Americans surprised at Biden’s ambitious agenda; shouldn’t be
A year ago, before Joe Biden’s election to the highest American public office, New York magazine published an article titled “Biden is Planning an FDR-style Presidency.”
The author, Gabriel Debenedetti, noted that former Obama vice president Biden had captured the Democratic Party nomination “by relying on perceptions that he was an older, whiter, less world-historical (and less inspiring) Barack Obama — a steady hand who seemed more electable against a monstrous president than any of his competitors did. The heart of his pitch, whenever he delivered it clearly, was status quo ante, back to normal, restore the soul of the nation.”
But the COVID-19 crisis and Trump’s bungling of it, the author went on, “have dramatically widened Biden’s path to the presidency,” convincing him that the pandemic was breaking the country much more deeply than the Great Recession did and that it would require a much bigger response, especially with no miraculous recovery expected soon thereafter.
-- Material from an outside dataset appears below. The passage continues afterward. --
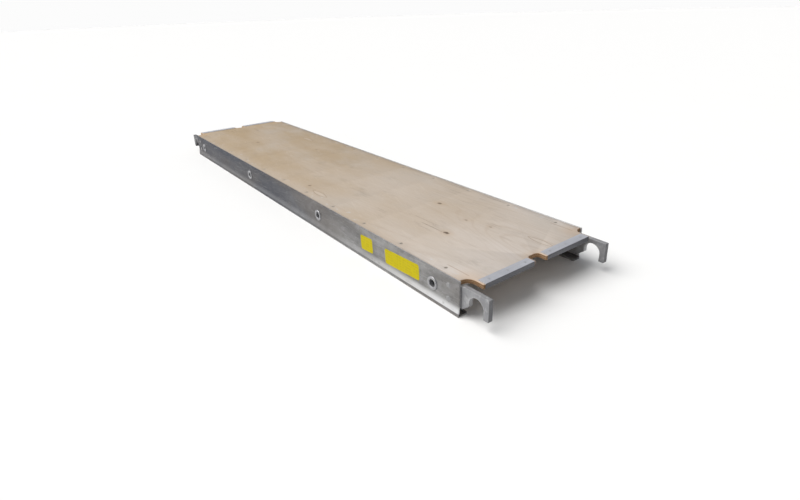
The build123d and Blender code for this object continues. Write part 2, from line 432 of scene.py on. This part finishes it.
def plywood(settings):
    """Worn rotary-cut plywood, with its layers showing at the edges."""
    f = Finish("worn_plywood", specular_ior_level=0.35)
    s = settings
    # broad tone: the veneer is paler towards the right end
    tone = f.grain((1.6, 5.0, 4.0), 4.0, 0.55, 3.0)
    wear = f.grain((2.6, 4.2, 3.0), 5.0, 0.6, 11.0)
    lengthwise = f.x.rise(-1.1, 0.6) * 0.42 + f.x.rise(0.6, 1.0) * 0.5
    paler = (lengthwise + (tone.rise(0.30, 0.72) - 0.5) * 0.35).at_most(1.0).at_least(0.0)
    base = f.mix(paler, s.warm, s.pale)
    base = f.mix(wear.rise(0.46, 0.74) * 0.6, base, s.grey)
    # cathedral figure: contours of a smooth field, drawn out along the plank
    field = f.grain((0.75, 5.5, 2.0), 1.5, 0.45, 21.0, 0.35)
    contour = ((field * 26.0).fraction() - 0.5).size()
    figure = contour.rise(0.30, 0.49)
    strength = f.grain((1.2, 6.0, 2.0), 2.0, 0.5, 5.0).rise(0.38, 0.62)
    latewood = figure * (0.25 + strength * 0.75)
    base = f.mix(latewood * 0.15, base, (0.33, 0.235, 0.16))
    # fibres and open checks
    fibre = f.grain((9.0, 620.0, 620.0), 2.0, 0.6, 1.0)
    base = f.mix((fibre.rise(0.42, 0.70)) * 0.22, base, (0.30, 0.235, 0.175))
    check = f.grain((5.0, 420.0, 60.0), 1.0, 0.5, 8.0).rise(0.70, 0.74)
    patchy = f.grain((3.0, 7.0, 3.0), 2.0, 0.5, 17.0).rise(0.50, 0.62)
    checks = check * patchy
    base = f.mix(checks * 0.5, base, (0.17, 0.125, 0.09))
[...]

But it was one thing to muse in private about such sweeping intentions, and another to put them out in public to spur support for himself in the November election. Biden also floated some specific actions he had in mind upon taking office, including rejoining the Paris climate accords abandoned by Trump, and later signing executive orders protecting gender equality and much higher relief benefits.
All these circumstances changed Biden’s perceptions of what the country would need from him as president, just as the Great Depression had dictated FDR’s course. “Already,” Debenedetti wrote then, “his recovery ambitions have grown to include plans that would flex the muscles of big government harder than any program in recent history.”
He quoted Biden envisioning “a hell of a lot bigger” spending than the $2 trillion already used for coronavirus stimulus: “whatever it takes.” As for worrying about the federal deficit, the article said, Biden argued that even if one was concerned about the size of the federal deficit, massive public investment “was the only thing capable of growing the economy enough ‘so the deficit doesn’t eat you alive.’ “
In the interview, Biden clearly had in mind pouring huge funds into combatting the pandemic in tandem with city and state governments, through wider testing, development and administering vaccines on a grand scale, at government expense. He thus served early notice that he understood the dimensions of the task he would be undertaking, and what it would require in boldness and resolve.
Even earlier in his 2020 campaign, he told CNN’s Chris Cuomo: “The blinders have been taken off because of the COVID crisis. I think people are realizing, My Lord, look at what is possible, looking at the institutional changes we can make, without becoming a socialist country or any of that malarkey.”
The latter flip remark was Biden jargon in reference to the standard Republican complaint that the rival party continues to be on a leftward decline to unvarnished socialism. But up to now at least, aggressively taking on the pandemic and providing massive relief to its victims appears to have considerable bipartisan appeal, no matter what the cost to the federal deficit.
President Biden is responding accordingly, as he has said he would from the start of the current public-health and economic nightmare. So it should have come as no surprise to close Biden watchers that he has hit the ground running.